As time went on, that became more and more of a problem. AOL developed a terrible reputation for customer service, but this was partly the fault of their original business (and technological) model. If all the user knows is that they “get email from AOL,” then all they will know when it stops working is “AOL is broken.” This means, people began to realize, that the actual technician on the line has an absolute nightmare of a time trying to figure out whether their internet connection is bad, their browser is buggy, or their email service isn’t working, and so on. The user doesn’t know, and the user can’t explain, because the user literally does not make the mental distinction between those things.
But still AOL stuck to this model. Why? For one thing, it is a business strategy known as “lock-in”, which is a very effective (if unpopular) was of retaining customers. If you provide everything for the user, and go one step beyond that to make sure that your users don’t even fully understand all of the different things that you are providing, then you have an amazing amount of leverage to prevent them from turning to anyone else. Because in the mind of the user, giving up one of the services that AOL provides translates into “giving up AOL”… at which point the user thinks: “That means giving up the internet.”
The hypothetical conversation goes something like this:
Alternative Advocate: You should try Gmail. They let you keep all of the emails you’ve ever sent and received forever, and managing your contact lists is much easier than on AOL.
AOL User: But wouldn’t that mean giving up AOL? Then I wouldn’t be able to go into the chat rooms any more!
By making the user think it’s an “all-or-nothing” deal, AOL prevents users from even considering giving up any one service because it raises the scary specter of “losing everything.”
But despite all of this, my mom—who is in her 70’s and has been using AOL for 10 years—has finally decided to make the leap. What I found most interesting was how deeply being “trained on AOL” actually affected the very core of how she thought about the internet. It was something that was revealed to me in conversations like this one:
mom: Well, now that I am using Gmail to connect to the internet…
me: Actually, you’re using Time Warner to connect to the internet, Gmail is just for email.
mom: OK, fine. But with AOL, as soon as I logged in there was a button that I could click to see the weather. How do I use Gmail to get to the weather?
me: Well, you’re using Internet Explorer, actually, not Gmail…
mom: (annoyed) Well, whatever. How do I do it?
Now, my mom is an extremely intelligent woman, and so she picked up on the “new way” of things very quickly and these conversations subsided. But the initial transition period was very educational for me, because it showed me exactly how deeply being locked into an AOL-like way of thinking affected the way she thought about the internet and her relationship to it. And, although she will defend AOL to this day (Stockholm Syndrome?) I firmly believe that it the overall effect of AOL’s “packaging” of the user experience is negative, in the end, for the user.

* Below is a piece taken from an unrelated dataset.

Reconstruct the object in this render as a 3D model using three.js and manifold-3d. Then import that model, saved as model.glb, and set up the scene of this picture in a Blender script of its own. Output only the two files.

Now, it’s important to point out (and my mom would want me to say it, anyway) that none of this means that AOL is “evil”. Providing end-to-end service is a valid business model. In many ways, it makes good business sense. If nothing else, it absolutely encourages customer retention. And back in the 1990’s, in the early days of public internet access, there were completely good reasons for thinking that this is what people wanted. Neither the public nor the business industry was very sophisticated or knowledgeable about what would work best. How could they be? Public access to the internet was brand-spanking new.
All of which brings me to the analogy that I mentioned at the top of this article.

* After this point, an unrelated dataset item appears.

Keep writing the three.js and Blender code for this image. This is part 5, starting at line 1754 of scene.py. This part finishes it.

Certain styles of conservative organized religious belief (and I used evangelical Christianity only as an example) have historically functioned much like AOL: they package everything you could possibly want an answer to in one, all-purpose service provider. Do you want to know what’s “natural”? The Church will tell you. Do you want to know what’s “right”? The Church can tell you that as well. In fact, usually they are the same thing. Do you want to know what’s legal? For large stretches of human history, the answer to that question was the same, as well! The Church was able to bundle a large number of different “roles” together, in much the same way that AOL did. The Church was “science”, “morality”, “history” and “law”, and the answers that they provided conditioned people to not even see that there might be a different between these different things.
In a very real way, the confusion that is experienced by AOL users who are trying to adapt to having separate Email, Browser, and ISP providers is the same type of confusion that is experienced by an orthodox religious believer when having to experience a modern-day discourse on separation of church and state, or the difference between science and faith. They just don’t get it—and not because they are stupid, and not because religion is evil. It is simply because it is not the way they have been trained to think.
I think this is an important point to make, because I know a number of “enlightened” atheists who dismiss the deeply religious as either stupid or as having been bamboozled by a malevolent and sinister organization (The Church) that wants secretly to do them harm.
But look one last time to the case of AOL, and users like my mom. AOL had the best of intentions at the time. It was doing what it thought would be easiest for people: providing everything in one neat package, and relieving them of the need to cleanly distinguish between complicated and often troubling details. They were intending to do good. And it is only now, after many years of use, that we (the community of internet users) have evolved enough to step away from that and realize that we are better off when we do understand the details.
Of course, AOL had a huge following. And people hate change. There are still 5 million AOL users out there (of course, that’s down from a peak of over 25 million in 2002), and many of them hate the idea of giving up the thing they are used to. My mom, until a few days ago, was one of those people. So it will take a long time to phase AOL out completely.
We can only hope it takes fewer than 2000 years.